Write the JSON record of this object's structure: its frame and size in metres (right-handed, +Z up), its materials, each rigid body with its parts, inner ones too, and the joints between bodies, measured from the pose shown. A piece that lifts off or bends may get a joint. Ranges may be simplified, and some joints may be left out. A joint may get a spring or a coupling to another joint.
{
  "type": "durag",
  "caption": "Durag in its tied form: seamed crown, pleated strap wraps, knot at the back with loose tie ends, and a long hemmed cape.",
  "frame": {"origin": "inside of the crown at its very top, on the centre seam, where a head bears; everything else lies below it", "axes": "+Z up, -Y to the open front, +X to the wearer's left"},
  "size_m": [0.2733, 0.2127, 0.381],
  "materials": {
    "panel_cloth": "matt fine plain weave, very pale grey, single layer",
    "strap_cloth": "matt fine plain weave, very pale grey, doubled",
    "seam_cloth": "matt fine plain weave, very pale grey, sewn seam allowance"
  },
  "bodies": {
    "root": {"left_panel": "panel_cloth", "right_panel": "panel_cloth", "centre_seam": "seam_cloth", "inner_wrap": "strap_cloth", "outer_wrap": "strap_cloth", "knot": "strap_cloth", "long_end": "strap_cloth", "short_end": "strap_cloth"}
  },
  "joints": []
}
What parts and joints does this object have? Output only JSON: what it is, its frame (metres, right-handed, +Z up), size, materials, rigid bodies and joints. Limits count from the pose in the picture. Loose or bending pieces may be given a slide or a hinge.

=======

> [Set task]
Go through the records above and set each one down exactly, please.

> [Result for this exercise]
Write the JSON record of this object's structure: its frame and size in metres (right-handed, +Z up), its materials, each rigid body with its parts, inner ones too, and the joints between bodies, measured from the pose shown. A piece that lifts off or bends may get a joint. Ranges may be simplified, and some joints may be left out. A joint may get a spring or a coupling to another joint.
{
  "type": "durag",
  "caption": "Durag in its tied form: seamed crown, pleated strap wraps, knot at the back with loose tie ends, and a long hemmed cape.",
  "frame": {"origin": "inside of the crown at its very top, on the centre seam, where a head bears; everything else lies below it", "axes": "+Z up, -Y to the open front, +X to the wearer's left"},
  "size_m": [0.2733, 0.2127, 0.381],
  "materials": {
    "panel_cloth": "matt fine plain weave, very pale grey, single layer",
    "strap_cloth": "matt fine plain weave, very pale grey, doubled",
    "seam_cloth": "matt fine plain weave, very pale grey, sewn seam allowance"
  },
  "bodies": {
    "root": {"left_panel": "panel_cloth", "right_panel": "panel_cloth", "centre_seam": "seam_cloth", "inner_wrap": "strap_cloth", "outer_wrap": "strap_cloth", "knot": "strap_cloth", "long_end": "strap_cloth", "short_end": "strap_cloth"}
  },
  "joints": []
}
What parts and joints does this object have? Output only JSON: what it is, its frame (metres, right-handed, +Z up), size, materials, rigid bodies and joints. Limits count from the pose in the picture. Loose or bending pieces may be given a slide or a hinge.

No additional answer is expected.